---------- Data

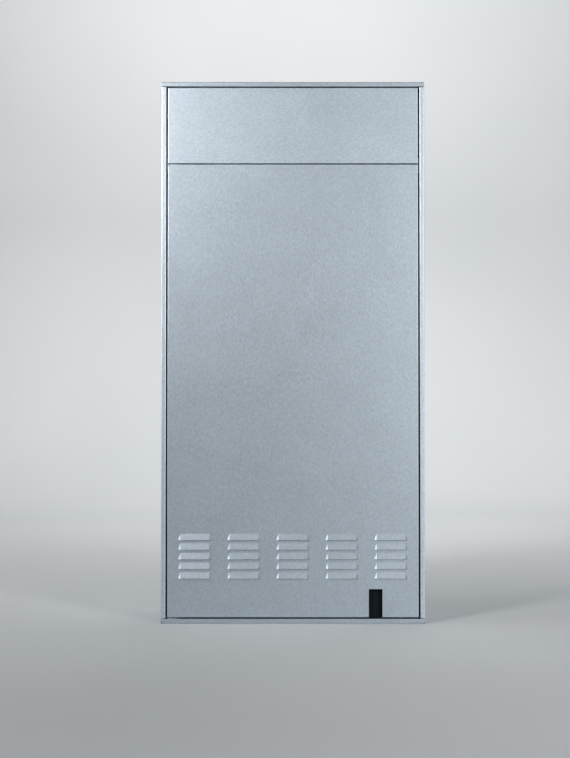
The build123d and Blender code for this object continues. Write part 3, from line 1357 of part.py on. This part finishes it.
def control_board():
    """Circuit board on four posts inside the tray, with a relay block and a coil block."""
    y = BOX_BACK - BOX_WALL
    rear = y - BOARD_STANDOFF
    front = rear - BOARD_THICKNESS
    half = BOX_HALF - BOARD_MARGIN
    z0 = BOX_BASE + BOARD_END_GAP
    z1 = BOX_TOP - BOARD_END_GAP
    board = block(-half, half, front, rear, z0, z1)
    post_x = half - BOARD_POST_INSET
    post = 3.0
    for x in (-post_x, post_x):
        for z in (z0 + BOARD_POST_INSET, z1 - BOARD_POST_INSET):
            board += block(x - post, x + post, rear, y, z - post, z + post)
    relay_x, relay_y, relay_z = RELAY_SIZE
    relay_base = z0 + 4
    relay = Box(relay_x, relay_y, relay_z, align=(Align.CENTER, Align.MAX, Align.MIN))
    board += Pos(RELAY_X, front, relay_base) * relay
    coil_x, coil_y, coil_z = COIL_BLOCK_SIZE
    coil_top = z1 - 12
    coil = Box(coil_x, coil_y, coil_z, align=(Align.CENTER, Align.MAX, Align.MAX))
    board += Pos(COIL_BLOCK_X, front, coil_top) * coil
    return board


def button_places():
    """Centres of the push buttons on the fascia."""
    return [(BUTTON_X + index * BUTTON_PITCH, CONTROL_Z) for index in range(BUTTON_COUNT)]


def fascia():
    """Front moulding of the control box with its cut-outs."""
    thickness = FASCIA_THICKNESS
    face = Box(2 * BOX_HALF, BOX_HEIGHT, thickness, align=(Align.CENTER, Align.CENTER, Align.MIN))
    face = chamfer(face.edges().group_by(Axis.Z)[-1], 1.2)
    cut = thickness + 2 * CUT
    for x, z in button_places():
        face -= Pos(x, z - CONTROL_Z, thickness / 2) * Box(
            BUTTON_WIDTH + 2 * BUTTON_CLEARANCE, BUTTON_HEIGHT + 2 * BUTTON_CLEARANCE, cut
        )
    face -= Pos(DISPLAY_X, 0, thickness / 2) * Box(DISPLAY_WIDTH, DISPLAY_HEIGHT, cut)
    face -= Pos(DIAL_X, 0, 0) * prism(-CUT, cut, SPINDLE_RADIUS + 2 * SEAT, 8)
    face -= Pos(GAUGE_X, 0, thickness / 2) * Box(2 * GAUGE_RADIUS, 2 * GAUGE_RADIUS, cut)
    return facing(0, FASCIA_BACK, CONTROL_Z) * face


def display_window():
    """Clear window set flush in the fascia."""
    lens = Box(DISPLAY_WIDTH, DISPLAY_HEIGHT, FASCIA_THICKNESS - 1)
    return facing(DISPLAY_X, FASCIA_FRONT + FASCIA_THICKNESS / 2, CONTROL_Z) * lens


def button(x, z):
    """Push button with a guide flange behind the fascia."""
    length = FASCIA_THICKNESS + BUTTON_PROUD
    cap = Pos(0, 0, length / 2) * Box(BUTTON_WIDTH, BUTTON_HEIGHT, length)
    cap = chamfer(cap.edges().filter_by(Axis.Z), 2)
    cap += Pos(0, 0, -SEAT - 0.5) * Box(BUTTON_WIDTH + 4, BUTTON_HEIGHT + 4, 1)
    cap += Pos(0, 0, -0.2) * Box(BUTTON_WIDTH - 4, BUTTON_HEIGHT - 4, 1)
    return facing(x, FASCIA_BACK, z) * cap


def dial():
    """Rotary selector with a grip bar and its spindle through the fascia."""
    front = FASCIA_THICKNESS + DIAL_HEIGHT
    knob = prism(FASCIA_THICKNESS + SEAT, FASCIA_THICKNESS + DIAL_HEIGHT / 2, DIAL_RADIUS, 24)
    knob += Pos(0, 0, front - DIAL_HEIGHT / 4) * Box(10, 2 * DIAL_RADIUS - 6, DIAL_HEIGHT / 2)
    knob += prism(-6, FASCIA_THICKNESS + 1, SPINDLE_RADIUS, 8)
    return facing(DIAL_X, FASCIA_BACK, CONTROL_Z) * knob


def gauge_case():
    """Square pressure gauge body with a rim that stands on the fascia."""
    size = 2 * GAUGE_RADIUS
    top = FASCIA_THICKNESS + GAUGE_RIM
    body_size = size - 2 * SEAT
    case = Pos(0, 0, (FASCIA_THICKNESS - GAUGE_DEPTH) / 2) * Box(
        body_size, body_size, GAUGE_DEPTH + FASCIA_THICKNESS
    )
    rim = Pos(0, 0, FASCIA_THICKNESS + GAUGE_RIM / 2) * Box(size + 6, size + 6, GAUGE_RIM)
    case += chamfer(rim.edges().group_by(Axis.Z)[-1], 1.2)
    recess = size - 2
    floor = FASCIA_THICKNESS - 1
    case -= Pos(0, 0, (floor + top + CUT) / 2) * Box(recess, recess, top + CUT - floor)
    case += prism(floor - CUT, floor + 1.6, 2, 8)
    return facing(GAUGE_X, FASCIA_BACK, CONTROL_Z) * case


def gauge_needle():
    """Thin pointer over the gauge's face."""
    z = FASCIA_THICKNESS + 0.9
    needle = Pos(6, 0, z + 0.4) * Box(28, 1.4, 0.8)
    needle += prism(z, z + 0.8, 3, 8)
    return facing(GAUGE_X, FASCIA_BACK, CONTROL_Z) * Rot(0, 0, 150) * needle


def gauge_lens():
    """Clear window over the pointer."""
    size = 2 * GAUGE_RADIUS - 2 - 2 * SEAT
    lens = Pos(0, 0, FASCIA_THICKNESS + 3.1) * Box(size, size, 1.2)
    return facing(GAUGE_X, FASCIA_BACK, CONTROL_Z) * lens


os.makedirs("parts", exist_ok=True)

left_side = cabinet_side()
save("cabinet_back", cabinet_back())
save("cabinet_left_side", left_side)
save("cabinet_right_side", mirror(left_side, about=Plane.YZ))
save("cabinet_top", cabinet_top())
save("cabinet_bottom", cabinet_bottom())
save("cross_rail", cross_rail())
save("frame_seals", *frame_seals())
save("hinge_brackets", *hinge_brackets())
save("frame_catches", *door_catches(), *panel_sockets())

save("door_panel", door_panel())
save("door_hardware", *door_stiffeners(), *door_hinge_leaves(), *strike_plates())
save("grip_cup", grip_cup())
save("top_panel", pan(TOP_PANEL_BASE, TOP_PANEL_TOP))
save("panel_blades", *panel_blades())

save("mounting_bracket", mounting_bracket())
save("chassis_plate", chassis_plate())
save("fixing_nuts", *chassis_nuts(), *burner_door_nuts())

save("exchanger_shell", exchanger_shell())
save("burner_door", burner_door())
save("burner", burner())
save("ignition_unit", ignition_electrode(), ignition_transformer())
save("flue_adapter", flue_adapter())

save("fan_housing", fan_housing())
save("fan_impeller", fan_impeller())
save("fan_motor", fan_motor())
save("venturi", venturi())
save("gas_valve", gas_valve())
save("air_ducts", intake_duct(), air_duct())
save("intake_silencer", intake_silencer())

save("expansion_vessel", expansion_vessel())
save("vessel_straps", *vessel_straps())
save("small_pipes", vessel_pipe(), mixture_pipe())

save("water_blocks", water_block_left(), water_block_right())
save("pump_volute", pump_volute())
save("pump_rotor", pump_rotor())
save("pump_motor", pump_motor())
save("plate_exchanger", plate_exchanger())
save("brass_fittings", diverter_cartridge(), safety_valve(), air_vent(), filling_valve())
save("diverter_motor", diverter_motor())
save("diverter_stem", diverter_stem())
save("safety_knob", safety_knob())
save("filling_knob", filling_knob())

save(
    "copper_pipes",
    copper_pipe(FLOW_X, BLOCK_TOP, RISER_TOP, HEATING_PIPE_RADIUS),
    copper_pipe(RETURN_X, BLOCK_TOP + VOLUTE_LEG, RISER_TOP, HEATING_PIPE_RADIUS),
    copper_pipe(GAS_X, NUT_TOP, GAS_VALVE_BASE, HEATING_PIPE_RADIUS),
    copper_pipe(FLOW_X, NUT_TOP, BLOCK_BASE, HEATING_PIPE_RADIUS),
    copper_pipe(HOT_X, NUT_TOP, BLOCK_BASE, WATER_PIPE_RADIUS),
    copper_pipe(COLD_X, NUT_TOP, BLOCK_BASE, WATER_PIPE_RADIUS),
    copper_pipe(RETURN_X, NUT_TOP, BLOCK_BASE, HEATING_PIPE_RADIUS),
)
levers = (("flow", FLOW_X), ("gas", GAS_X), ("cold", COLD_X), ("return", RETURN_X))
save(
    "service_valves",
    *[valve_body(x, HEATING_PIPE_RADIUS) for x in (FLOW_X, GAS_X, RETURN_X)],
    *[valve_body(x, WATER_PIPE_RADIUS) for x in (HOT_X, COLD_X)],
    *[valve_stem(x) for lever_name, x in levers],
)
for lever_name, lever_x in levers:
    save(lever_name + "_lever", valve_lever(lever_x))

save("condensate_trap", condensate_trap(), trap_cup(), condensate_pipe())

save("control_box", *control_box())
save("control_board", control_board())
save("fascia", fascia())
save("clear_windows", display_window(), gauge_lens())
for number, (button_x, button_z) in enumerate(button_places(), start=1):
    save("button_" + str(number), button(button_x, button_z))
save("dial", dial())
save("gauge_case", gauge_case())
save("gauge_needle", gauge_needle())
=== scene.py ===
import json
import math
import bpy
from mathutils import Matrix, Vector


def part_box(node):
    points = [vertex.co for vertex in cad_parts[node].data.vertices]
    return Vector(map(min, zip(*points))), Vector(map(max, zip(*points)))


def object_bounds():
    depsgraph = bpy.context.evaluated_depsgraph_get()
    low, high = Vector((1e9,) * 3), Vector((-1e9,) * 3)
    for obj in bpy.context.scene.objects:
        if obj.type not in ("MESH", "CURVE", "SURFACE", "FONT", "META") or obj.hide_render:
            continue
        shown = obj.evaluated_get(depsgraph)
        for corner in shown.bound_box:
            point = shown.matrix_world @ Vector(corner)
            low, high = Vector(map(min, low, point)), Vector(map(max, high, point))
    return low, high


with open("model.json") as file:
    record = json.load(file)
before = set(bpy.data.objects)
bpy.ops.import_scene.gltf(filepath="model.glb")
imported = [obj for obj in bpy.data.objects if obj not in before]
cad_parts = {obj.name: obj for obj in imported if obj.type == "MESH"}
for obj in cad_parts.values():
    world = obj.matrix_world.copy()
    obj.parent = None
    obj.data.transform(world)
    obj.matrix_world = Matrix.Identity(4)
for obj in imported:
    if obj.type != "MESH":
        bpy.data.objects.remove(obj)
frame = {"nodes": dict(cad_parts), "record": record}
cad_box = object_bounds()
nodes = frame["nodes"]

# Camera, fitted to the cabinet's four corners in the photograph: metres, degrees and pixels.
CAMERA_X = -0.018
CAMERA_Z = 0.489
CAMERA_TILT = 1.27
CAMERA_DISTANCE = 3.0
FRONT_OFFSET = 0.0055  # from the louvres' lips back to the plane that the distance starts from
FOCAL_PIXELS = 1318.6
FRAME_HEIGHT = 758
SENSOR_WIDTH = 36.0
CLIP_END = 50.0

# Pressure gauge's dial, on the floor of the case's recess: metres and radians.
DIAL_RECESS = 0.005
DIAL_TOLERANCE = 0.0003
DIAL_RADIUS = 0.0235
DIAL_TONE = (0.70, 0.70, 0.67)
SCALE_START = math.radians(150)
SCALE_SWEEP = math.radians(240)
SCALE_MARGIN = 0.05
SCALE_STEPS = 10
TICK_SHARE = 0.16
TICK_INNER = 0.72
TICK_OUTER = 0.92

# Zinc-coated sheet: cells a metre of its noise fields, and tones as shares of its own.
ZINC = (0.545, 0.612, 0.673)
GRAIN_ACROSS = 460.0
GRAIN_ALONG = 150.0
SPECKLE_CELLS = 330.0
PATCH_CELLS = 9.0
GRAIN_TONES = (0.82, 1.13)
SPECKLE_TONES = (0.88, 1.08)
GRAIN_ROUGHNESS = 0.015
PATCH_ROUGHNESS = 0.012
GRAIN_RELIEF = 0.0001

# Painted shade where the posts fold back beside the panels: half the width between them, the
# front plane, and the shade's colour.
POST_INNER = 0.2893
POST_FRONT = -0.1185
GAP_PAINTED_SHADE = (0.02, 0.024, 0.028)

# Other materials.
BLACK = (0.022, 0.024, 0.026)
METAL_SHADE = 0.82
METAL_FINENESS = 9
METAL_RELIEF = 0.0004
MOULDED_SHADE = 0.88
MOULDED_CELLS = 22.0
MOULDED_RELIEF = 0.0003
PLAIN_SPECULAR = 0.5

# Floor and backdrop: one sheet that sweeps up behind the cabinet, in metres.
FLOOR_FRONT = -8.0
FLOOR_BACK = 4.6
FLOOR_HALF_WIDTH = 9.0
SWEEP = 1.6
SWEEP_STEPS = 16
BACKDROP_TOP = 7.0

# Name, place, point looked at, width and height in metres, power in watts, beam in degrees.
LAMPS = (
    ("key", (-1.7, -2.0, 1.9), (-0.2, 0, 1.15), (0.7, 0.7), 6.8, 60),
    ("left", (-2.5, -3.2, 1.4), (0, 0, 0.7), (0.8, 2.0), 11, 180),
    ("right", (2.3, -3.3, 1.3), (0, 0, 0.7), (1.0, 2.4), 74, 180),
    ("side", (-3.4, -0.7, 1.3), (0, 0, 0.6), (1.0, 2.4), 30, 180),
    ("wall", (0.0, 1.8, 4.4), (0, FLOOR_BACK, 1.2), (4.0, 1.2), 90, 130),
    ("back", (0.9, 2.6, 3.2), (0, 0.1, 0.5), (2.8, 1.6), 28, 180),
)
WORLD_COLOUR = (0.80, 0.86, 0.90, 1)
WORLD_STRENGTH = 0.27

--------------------

== The exercise ==
Return solely the number of lines in the data that include the word "nodes".

== Response to this exercise ==
2